When my children were little, they went to an elementary school about a quarter-mile from our house. As short of a distance as that is, do you think I let them walk to and from school?
Nope.
I noticed that I wasn’t the only one in my neighborhood who drove their kids to and from school. In fact, it seemed that most parents were doing the same as me.
Why? Because we didn’t want our kids to get abducted, obviously.
To be clear, we chose to remove the chance for our kids to experience walking to and from school with friends freely (and get a bit of exercise) in order to eliminate the risk of abduction.
Let’s look at some stats:
- In 2010, there were 200,000 child abductions in the U.S. Yikes, that’s a big number.
- Only around 100 of those are perpetrated by strangers. The rest are parental abductions, where one parent of a split couple takes their own child unlawfully.
- The prevalence of child obesity was 18.5% and affected about 13.7 million children and adolescents.

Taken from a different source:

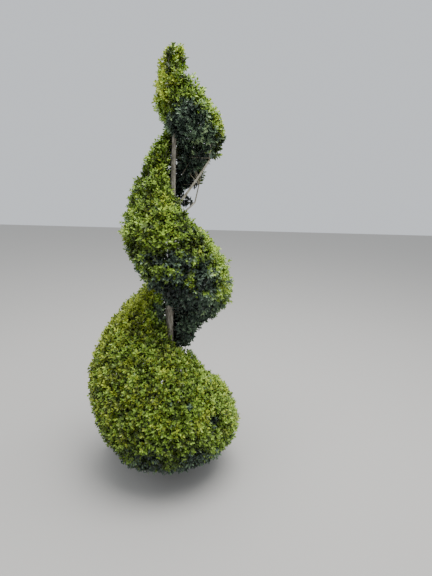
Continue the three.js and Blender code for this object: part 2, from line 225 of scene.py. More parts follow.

So, I protected my kids from being one of the 100 people abducted each year by putting them at risk of being one of almost 14 million children who are obese (due in part, I’d argue, to a lack of exercise).
Based on the numbers, I made a poor decision.

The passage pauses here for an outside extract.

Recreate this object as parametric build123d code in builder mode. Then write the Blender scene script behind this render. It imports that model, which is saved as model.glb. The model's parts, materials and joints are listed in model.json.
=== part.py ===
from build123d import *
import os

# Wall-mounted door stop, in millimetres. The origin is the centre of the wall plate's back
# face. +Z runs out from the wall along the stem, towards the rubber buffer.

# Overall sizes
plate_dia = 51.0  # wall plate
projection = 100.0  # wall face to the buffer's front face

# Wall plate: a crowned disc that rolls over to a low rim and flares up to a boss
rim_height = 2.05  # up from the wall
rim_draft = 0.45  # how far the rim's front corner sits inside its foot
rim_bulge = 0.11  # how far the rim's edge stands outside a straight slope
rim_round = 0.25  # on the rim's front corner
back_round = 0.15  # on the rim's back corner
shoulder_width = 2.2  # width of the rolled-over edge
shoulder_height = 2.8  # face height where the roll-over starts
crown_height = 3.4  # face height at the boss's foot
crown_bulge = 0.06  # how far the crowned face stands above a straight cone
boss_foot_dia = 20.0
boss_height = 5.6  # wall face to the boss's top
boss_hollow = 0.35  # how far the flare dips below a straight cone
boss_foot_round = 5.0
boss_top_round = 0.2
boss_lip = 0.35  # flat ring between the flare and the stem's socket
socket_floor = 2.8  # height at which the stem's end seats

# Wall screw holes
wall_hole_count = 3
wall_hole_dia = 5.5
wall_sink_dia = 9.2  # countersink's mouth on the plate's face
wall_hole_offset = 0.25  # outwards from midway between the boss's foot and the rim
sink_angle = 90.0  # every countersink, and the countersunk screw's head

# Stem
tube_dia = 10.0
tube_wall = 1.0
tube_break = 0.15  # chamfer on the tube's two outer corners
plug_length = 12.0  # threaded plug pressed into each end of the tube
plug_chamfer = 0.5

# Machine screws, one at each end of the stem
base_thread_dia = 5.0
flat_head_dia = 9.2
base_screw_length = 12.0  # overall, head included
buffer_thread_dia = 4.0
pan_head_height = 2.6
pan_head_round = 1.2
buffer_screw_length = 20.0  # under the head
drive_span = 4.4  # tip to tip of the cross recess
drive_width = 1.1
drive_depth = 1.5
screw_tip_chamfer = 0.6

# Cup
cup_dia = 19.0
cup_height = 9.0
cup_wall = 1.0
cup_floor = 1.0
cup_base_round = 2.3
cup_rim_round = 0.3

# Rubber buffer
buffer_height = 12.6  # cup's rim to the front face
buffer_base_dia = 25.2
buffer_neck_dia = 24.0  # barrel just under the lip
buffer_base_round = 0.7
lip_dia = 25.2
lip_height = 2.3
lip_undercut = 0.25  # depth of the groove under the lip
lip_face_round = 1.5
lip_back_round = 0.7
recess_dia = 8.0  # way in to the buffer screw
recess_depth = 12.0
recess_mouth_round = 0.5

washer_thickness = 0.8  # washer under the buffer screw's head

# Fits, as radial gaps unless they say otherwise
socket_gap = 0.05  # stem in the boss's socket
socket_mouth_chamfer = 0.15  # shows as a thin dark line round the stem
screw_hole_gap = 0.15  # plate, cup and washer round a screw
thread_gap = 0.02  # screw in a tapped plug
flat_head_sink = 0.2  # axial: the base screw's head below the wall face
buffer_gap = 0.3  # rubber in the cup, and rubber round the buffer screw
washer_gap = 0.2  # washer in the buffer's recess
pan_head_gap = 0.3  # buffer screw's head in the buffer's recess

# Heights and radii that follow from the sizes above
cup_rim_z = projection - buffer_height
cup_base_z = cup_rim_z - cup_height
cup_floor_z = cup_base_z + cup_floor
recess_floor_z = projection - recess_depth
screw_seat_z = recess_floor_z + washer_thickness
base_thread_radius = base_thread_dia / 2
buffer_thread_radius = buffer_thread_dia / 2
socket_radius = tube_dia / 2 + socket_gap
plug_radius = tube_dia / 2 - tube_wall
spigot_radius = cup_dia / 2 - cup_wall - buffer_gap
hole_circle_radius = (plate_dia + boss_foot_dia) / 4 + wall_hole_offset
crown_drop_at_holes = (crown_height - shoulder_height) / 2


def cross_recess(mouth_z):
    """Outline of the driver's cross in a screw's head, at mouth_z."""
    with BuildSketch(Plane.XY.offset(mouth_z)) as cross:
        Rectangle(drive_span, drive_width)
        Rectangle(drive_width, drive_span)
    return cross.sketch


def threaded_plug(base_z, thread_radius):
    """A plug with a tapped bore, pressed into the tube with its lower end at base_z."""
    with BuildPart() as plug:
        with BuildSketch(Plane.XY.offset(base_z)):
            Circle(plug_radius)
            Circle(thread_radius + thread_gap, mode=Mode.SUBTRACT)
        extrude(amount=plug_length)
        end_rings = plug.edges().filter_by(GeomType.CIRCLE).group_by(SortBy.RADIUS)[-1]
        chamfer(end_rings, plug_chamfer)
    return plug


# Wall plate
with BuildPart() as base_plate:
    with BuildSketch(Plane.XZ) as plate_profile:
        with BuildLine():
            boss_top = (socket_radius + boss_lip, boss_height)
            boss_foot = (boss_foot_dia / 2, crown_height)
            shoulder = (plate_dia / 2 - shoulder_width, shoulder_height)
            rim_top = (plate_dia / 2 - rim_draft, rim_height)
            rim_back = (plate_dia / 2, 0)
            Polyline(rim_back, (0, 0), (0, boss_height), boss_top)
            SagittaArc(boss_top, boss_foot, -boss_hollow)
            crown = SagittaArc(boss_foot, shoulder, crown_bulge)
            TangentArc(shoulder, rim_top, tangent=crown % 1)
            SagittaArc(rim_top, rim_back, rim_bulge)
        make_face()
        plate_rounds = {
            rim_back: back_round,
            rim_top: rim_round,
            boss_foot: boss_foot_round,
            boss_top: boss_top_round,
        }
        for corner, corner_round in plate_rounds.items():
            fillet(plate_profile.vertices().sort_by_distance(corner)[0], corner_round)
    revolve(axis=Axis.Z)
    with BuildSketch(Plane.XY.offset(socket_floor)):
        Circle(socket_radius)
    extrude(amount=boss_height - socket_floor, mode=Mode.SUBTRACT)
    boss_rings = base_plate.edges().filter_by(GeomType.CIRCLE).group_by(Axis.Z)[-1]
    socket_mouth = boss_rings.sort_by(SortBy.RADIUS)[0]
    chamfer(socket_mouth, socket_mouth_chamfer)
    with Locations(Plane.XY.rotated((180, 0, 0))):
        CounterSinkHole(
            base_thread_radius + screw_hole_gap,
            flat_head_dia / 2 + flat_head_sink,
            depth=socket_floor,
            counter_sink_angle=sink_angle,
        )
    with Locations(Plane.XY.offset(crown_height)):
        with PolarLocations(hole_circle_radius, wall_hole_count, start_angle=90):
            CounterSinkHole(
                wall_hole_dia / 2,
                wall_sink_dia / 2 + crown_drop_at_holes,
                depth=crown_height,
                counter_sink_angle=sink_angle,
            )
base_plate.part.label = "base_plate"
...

We do this all the time. Fear of flying, fear of swimming in the ocean to avoid shark attack, and avoiding travel to foreign countries to avoid terrorist violence.

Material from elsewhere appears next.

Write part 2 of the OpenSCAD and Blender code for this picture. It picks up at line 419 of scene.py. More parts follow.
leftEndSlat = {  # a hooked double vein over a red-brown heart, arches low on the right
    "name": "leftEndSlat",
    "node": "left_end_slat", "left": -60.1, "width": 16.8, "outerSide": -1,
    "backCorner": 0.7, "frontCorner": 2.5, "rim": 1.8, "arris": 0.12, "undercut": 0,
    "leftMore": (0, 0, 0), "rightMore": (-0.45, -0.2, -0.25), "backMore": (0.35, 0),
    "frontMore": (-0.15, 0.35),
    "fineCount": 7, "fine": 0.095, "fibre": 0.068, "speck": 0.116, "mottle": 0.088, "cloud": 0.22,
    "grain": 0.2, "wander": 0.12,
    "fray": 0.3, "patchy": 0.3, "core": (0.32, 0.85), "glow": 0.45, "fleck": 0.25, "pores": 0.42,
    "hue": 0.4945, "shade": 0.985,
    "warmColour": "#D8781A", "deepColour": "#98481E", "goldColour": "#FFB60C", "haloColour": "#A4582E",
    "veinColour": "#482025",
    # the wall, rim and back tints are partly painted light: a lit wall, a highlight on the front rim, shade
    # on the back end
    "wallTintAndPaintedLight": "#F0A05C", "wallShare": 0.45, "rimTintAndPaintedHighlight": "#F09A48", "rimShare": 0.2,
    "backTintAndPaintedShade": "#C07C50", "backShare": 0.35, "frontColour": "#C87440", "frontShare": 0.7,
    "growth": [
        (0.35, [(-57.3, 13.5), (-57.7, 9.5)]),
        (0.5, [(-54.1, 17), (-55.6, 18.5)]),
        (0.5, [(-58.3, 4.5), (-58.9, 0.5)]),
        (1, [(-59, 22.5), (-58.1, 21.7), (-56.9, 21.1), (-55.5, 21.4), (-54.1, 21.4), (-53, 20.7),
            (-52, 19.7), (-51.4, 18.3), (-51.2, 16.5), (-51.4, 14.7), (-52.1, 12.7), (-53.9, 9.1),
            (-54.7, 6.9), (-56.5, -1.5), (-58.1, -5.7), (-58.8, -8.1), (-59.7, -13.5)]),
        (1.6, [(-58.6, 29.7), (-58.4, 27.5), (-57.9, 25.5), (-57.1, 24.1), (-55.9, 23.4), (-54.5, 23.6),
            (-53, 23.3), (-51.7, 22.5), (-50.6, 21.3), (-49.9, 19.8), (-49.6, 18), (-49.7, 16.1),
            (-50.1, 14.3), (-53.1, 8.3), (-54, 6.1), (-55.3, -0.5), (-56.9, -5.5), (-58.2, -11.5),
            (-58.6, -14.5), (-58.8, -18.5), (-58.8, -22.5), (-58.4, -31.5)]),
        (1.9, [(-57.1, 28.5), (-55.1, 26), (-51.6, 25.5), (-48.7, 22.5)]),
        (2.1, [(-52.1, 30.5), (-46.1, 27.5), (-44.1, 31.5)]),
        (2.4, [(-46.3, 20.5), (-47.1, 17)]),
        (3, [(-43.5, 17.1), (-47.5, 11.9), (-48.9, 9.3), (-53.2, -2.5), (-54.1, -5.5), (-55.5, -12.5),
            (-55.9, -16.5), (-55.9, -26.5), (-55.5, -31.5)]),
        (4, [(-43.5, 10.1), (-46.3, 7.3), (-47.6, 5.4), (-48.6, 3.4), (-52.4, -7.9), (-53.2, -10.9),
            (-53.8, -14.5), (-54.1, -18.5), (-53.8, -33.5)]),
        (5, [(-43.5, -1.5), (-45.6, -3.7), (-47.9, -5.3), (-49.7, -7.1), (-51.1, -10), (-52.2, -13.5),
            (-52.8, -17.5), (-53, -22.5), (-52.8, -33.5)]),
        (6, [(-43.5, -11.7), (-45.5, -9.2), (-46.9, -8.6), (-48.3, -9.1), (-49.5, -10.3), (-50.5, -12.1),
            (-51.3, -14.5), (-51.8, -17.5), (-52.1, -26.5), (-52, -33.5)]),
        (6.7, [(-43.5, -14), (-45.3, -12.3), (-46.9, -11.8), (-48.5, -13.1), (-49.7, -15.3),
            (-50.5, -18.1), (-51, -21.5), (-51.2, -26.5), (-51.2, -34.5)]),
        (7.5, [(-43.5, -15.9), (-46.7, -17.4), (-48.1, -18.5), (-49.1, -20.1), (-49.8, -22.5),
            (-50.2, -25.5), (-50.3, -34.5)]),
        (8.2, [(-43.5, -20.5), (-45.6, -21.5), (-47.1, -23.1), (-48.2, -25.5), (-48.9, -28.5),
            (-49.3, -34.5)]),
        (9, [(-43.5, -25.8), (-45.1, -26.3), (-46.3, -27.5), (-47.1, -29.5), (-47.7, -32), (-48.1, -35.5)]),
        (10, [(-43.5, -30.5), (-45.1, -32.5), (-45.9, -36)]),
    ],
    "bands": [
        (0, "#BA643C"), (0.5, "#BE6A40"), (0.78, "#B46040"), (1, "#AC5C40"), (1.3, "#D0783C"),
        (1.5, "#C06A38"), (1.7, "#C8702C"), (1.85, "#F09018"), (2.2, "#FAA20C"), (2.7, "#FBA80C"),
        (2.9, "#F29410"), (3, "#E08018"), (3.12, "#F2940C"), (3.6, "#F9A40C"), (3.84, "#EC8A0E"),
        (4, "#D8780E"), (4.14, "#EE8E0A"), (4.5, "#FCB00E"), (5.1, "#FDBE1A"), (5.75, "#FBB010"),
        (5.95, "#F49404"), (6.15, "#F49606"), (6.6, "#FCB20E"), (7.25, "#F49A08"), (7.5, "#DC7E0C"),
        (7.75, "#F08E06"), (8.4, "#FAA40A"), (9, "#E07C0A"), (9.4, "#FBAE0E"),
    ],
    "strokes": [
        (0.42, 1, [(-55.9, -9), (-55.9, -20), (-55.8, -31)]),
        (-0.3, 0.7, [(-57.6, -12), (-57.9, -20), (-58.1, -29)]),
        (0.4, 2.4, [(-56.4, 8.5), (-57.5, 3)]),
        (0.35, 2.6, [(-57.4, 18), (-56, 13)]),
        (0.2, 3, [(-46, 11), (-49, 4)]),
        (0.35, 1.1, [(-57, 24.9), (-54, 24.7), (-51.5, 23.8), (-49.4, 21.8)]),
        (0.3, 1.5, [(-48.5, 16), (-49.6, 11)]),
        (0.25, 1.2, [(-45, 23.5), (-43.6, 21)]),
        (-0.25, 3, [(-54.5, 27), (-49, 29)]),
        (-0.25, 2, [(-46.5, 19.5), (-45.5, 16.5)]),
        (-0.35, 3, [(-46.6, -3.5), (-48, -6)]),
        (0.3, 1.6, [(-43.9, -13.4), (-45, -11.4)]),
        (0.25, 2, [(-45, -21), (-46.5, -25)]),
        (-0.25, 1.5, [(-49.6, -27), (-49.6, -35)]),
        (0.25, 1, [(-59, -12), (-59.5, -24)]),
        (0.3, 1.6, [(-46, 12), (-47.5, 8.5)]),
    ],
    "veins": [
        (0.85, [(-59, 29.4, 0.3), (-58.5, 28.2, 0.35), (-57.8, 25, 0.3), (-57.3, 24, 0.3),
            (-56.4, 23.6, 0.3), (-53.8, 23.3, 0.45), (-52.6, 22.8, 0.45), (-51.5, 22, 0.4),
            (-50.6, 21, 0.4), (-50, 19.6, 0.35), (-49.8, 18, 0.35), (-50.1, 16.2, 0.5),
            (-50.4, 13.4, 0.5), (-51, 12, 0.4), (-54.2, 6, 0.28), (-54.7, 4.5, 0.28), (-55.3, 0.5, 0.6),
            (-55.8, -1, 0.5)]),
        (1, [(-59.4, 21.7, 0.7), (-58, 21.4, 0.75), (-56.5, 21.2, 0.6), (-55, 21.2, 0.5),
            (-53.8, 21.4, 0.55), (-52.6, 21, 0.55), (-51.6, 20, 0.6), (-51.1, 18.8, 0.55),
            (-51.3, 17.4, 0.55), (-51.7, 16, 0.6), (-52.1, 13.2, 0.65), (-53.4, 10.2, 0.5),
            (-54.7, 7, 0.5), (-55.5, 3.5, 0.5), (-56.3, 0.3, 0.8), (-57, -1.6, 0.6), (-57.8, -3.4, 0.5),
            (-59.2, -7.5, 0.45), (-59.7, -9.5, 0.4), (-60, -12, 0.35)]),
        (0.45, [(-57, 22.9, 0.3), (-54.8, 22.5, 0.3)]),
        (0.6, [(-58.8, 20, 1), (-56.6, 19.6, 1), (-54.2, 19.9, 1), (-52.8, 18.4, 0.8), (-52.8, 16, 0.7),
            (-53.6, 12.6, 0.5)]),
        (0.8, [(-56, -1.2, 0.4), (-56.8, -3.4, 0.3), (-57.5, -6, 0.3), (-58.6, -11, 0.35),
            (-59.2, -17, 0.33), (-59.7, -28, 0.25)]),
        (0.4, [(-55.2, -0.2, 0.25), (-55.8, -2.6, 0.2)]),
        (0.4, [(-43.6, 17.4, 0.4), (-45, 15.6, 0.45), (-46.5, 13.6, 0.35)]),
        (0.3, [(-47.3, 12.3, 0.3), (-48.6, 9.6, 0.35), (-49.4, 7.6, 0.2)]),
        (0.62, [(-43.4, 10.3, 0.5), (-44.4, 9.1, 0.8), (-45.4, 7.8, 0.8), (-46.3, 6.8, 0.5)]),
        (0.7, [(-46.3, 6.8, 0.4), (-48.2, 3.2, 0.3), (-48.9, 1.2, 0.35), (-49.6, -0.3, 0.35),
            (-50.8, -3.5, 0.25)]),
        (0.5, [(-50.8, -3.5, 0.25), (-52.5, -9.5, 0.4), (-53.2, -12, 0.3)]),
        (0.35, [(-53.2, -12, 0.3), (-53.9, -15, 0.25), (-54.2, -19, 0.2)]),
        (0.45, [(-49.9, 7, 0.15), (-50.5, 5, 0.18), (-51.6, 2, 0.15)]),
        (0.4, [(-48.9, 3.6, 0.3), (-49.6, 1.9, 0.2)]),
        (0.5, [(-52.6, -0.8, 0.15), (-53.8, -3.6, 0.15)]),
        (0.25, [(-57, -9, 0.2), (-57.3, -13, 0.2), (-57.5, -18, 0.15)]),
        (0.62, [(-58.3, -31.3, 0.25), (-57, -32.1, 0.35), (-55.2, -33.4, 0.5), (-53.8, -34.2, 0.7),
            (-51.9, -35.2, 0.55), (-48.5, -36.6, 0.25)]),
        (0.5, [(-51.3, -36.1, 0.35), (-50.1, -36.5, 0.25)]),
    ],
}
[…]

This has a science-y name—the availability heuristic.
This tendency to believe that things readily available in our memory are important—it’s not necessarily bad. In fact, it can be a nice shortcut when trying to make a quick decision. We just need to temper its use with the understanding that it is not super reliable.
The importance of information has been amped up by the constant news coverage and the sensationalistic nature of most TV news.
Some quick examples from 2018:
- 40,000 deaths in motor vehicles in the U.S. 1 airline fatality.
- 36,000 deaths due to falling down. 4 deaths due to shark attack.
I’ll bet most who avoid air travel and swimming in the ocean get in cars and walk down the street.
Let your kids walk to school. It’s fine.
Also, don’t worry about poisoned or tainted Halloween candy. It has never happened.